Obviously, the budget is a huge part of this wedding. I mean, it’s part of the name of this blog, right? We’ve had to make many of our wedding choices based on budget, both for financial and more philosophical reasons. And anyone who knows me in real life knows what a tightwad I am. I’m the one who agonizes over a five dollar eye shadow purchase at Walgreens. I’m the one who comparison shops for everything online before buying. I’m the one who gets such a rush from saving money that I have a separate spreadsheet in Excel for wedding savings, with a chart that actually fills up as I save money.
So it may surprise you to learn, then, that I haven’t been tracking my wedding expenses and expenditures. I haven’t been adding up the totals, and I haven’t been counting the nickels and dimes (and more!) that have gone into the wedding so far. In fact, I’ve pretty much let go of thinking about the budget. And that might just be my best wedding-related decision so far.
When we first got engaged, I pored over sample wedding budgets online. I plugged in and adjusted numbers into The Knot’s budget calculator. I looked through wedding blogs looking for the budgets of real weddings, trying to figure out how much this thing was going to cost us. I made pie charts, graphs, and fancy budget spreadsheets with all of our potential totals.

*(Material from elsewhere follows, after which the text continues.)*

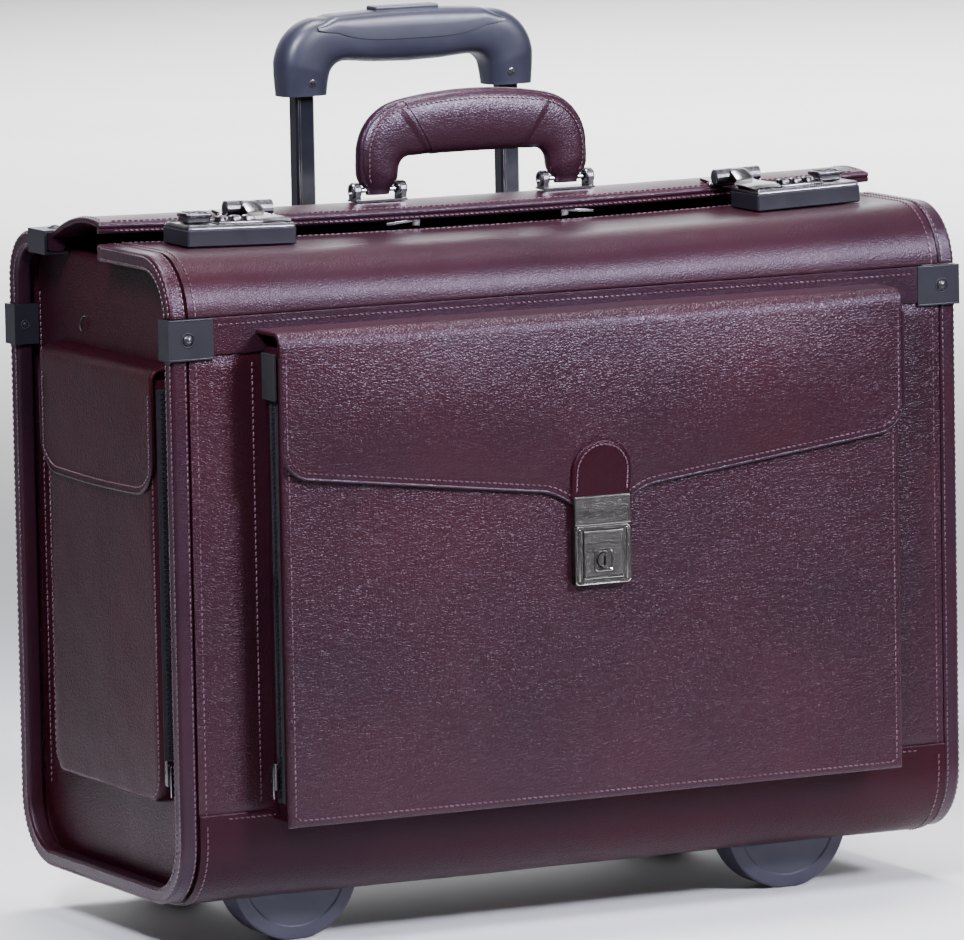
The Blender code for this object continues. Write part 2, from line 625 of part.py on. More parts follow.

This was really helpful at first. By doing all that math at the start, I was able to budget for the venue, catering, dress, and photographer, the biggest expenses. I knew I had to fit those into the budget I had set. And I did, pretty much (after a serious reality check). But when it comes to the smaller things, like invitations, a Ketubah, kipot, shoes, accessories, and more, I have just been trying to spend as little as possible to get what I want. I’ve been trying not to sacrifice too much quality, but I’ve been sticking to financially responsible decisions and remembering that more expensive doesn’t necessarily mean better.
All of those little purchases add up. So it’s been important for me to keep thinking of this as a budget wedding (which it definitely is) and to try to keep expenses down. But constantly adding up the numbers doesn’t accomplish anything except stressing me out. I realized early on that if I kept looking at the money spent total on the spreadsheet, it was going to be an anxious 15 months of wedding planning.
So, I made a command decision to trust myself with wedding spending. My everyday life doesn’t include a budget. I’m such a low spender that I almost always have money left over at the end of the month. I’ve trusted myself to keep spending in check every day of my adult life so far, so why shouldn’t I trust myself when it comes to wedding spending? (Hint: consumerist pressure on brides is ridiculous. Look for another post about that.) When I do, both myself and my savings account are a lot happier.